Sallie Duke Drake Twitty (July 28, 1835 – July 26, 1923) was an American schoolteacher and school administrator. She served as lady principal at Oxford Female Seminary in Oxford, North Carolina for forty-six years.

== Early life ==
Twitty was born on July 28, 1835, at Fitts Place, her maternal family's home in Warren County, North Carolina, to Matthew Mann Drake and Winnifred Fitts Drake. She was educated in private schools in Oakville and Warrenton before studying at the Warrenton Female College. After graduating from the college, she studied at the Patapsco Institute in Ellicott City, Maryland.

== Career and philanthropy ==
As a Civil War widow, Twitty was dedicated to supporting Confederate veterans. She was a leader in the organizing of the United Daughters of the Confederacy (UDC). She served as president of her local UDC chapter.

Following the war, Twitty was employed as a teacher at Warrenton Female College for the 1868–1869 school year. Following the college's closing in 1869, she co-founded Warren High School, a school for girls, with Mrs. Robert Jones that May. She and Jones served as co-principals of the school, which was locally referred to as Mrs. Jones's and Mrs. Twitty's School. The school closed in 1873, following the remarriage of Mrs. Jones, and Twitty found employment as a caregiver in the household of Elias Carr. Although the Carr family's plantation, Bracebridge Hall, was in Tarboro, they kept a summer house in Warrenton, where Twitty opened a school for boys, which operated from 1873 to 1880.

From 1880 to 1881, she was an English teacher at the Wilson Collegiate Institute and, from 1881 to 1885, she was in charge of the preparatory school department as lady principal. Following that, she worked at Oxford Female Seminary and the Luray Female Institute.

She retired from teaching on May 25, 1915, at which time a portrait of her was presented to Oxford Female Seminary by the senior class.

== Personal life and death ==
She married John Eldridge Twitty, a corporal in the Confederate States Army, on December 31, 1862. Her husband was later promoted to the rank of sergeant but was wounded during the Battle of Spotsylvania Court House on May 12, 1864, and died at Carver Hospital in Washington, D.C. Following her the death of her husband, Twitty remained in black mourning dress for the rest of her life.

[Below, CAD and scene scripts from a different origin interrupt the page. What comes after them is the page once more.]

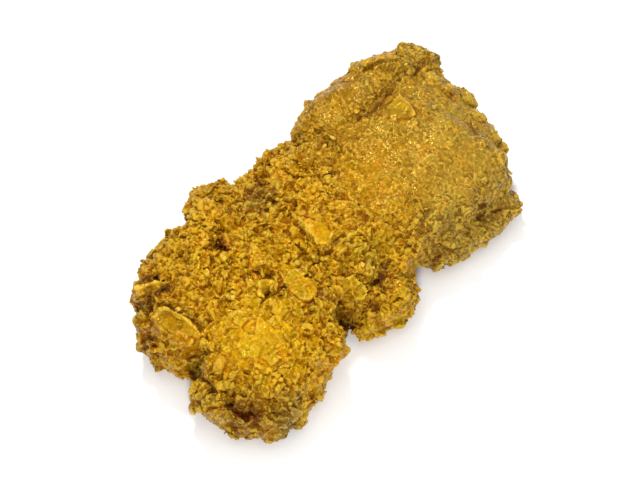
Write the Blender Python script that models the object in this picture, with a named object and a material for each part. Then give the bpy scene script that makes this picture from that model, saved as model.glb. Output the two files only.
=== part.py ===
"""A piece of curry karaage: one boneless chicken thigh fillet in a craggy fried crust.

Metres, +Z up. +X runs along the fillet, from its rugged end to its smoother end, and +Y towards the
edge that is folded into a roll. The origin is on the table, under the middle of the piece, which lies
on its flattened underside. Meat and crust are one body: the lobes of the fillet are fused and sculpted,
then crags and flakes of fried batter are fused on.
"""

import math
import random

import bmesh
import bpy
import numpy as np
from mathutils import Matrix, Vector, noise

MM = 0.001
SEED = 11

# Driving dimensions of the piece, crust included.
LENGTH = 134 * MM
WIDTH = 76 * MM
THICKNESS = 27 * MM

# The fillet's lobes, in millimetres: centre x, y, z, half sizes x, y, z, and the turn about Z in degrees.
LOBES = {
    "thick_slab": ((30, -5, 12.2), (27, 28, 12.6), -4),
    "slab_end": ((47.5, -1, 10.5), (15.5, 26, 9.8), -14),
    "fold_roll": ((38, 19.8, 12.0), (26.5, 11.5, 11.2), -6),
    "roll_tip": ((63.5, 19, 10.5), (5.6, 6.8, 7.4), -6),
    "lower_edge_roll": ((31, -29.8, 7.2), (20, 6.3, 6.4), -8),
    "lower_edge_end": ((44.5, -30.5, 7.2), (5, 6, 6.2), 0),
    "middle": ((-3, 2, 12.2), (22, 28, 12.6), 0),
    "back_bump": ((-18, 29, 10.4), (9, 8, 8.0), 0),
    "waist_flap": ((-5.5, -25.3, 8.4), (11.8, 9.2, 7.6), -6),
    "rugged_upper": ((-36, 13, 12.4), (24, 17, 12.8), 4),
    "rugged_lower": ((-40, -12.5, 12.6), (24, 18.5, 13.0), 0),
    "upper_corner": ((-49, 22, 10.0), (10, 7.5, 8.2), 18),
    "upper_tip": ((-58, 8, 9.4), (6.5, 11, 8.4), 8),
    "lower_tip": ((-60, -16, 9.6), (7, 12, 8.8), 4),
    "lower_corner": ((-49, -28, 8.2), (12, 6, 7.4), -2),
}
LOBE_BOXINESS = 2.7
LOBE_SUBDIVISIONS = 4
FUSING_VOXEL = 1.4 * MM
FUSING_SMOOTH_TURNS = 10

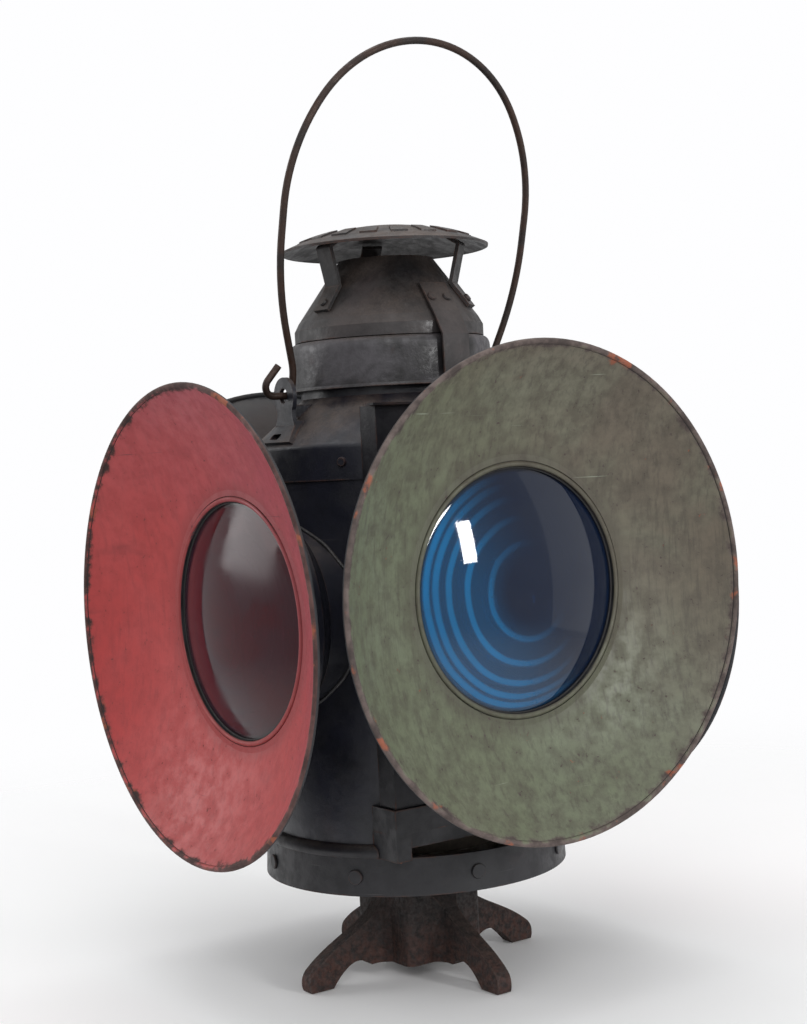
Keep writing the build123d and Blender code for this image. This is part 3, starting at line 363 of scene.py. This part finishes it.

Following her retirement in 1915, Twitty lived at the home of George R. Scoggin in Warrenton.

She was a supporter of the Democratic Party and a devout Methodist.

Twitty died on July 26, 1923, at the Scoggin home and was buried next to her husband in the Fitts family cemetery. A Methodist funeral was conducted by Rev. R. H. Broom from Roanoke Rapids, North Carolina.